Counting the number of odd and even functions.

Question

Was just brushing up on counting functions and ran into this problem:

Let A and B be defined as follows

$$A:=\{-3,-2,-1,0,1,2,3\}, B:= \{0,1\},$$

how many odd and even functions $f:A $->$ B$ are there?

Now I know the number of injective, surjective and bijective functions there are with no problem, but got a bit stuck when considering odd/even. I know the respective defintions of what it means for a function to be odd and even, but that's as far as my knowledge goes in an attempt to solve this problem. Could obviously list all the possibilities out, but I feel there surely must be a more elegant combinatorial way to do this.

Thanks in advance!

EDIT: A function $f$ is even if $f(-a)=f(a)$ for all $a$ in the domain of $f$ and a function $f$ is odd if $f(-a)=-f(a)$ for all $a$ in the domain of $f$.

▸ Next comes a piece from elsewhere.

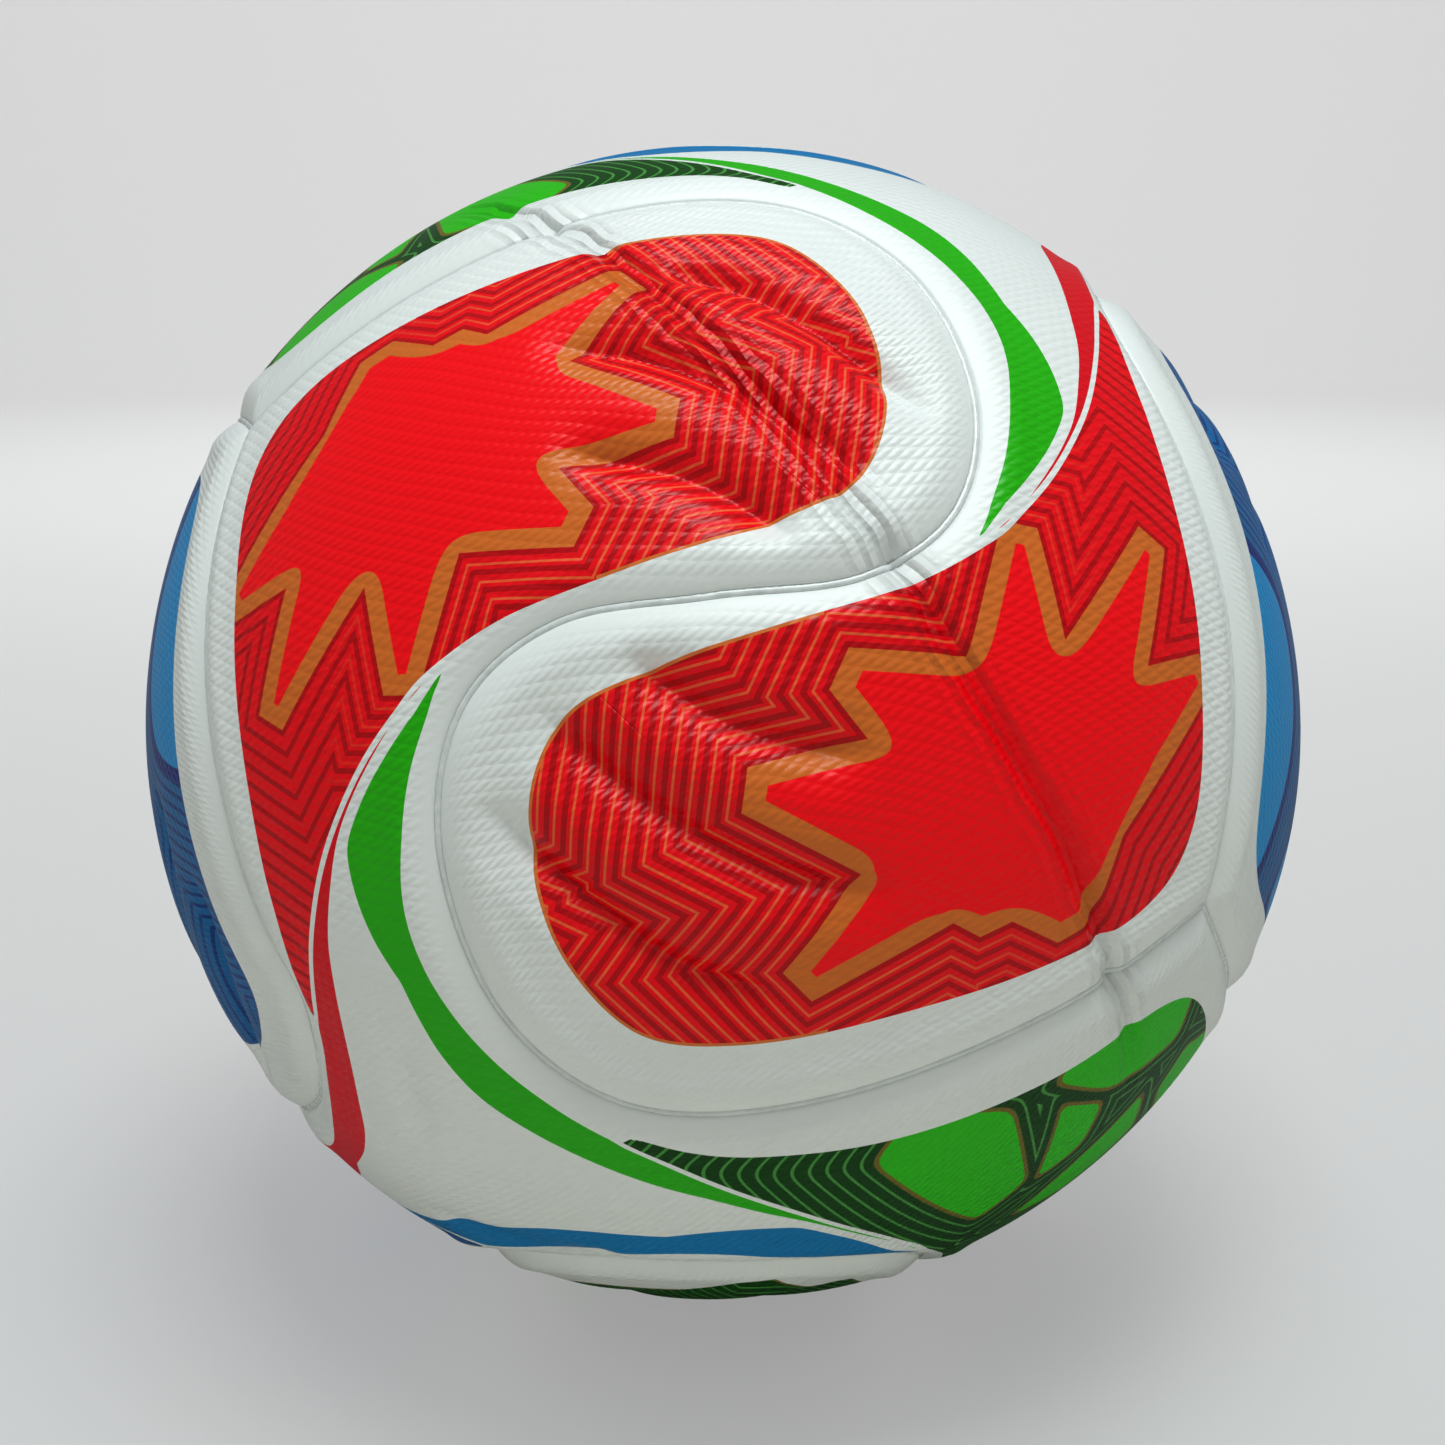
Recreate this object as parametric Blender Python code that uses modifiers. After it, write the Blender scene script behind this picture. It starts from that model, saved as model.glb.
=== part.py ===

EDIT (2): I have listed out the possible functions as sequences here and find that, for the number of even functions, it's the total number of these sequences divided by 2. Is this true in a general case?

Answer 1

For the original question where $A=\{0,1,2,3\}$:
Given the definition of even and odd, note that the only case that you have both $a$ and $-a$ in the domain is $a=0$. A function will be odd if it sends $0$ to $0$. It will always be even.

When $A$ is extended to include the negatives, note that $-1$ is not part of the range, so the only odd function is the zero function. For an even function, you can choose $f(0)$ through $f(3)$ as you wish, $2^4$ possibilities, then $f(-1)$ through $f(-3)$ are defined, so there are $16$. Your edit 2 is not correct. There are $128$ sequences, so only $\frac 18$ of the sequences are even functions.

Answer 2

It should be clear that there can only be one odd function, with all zeroes.

Then for an even function, only four function values are independent (say for $x\ge0$), and the three others follows. Hence $2^4$ functions.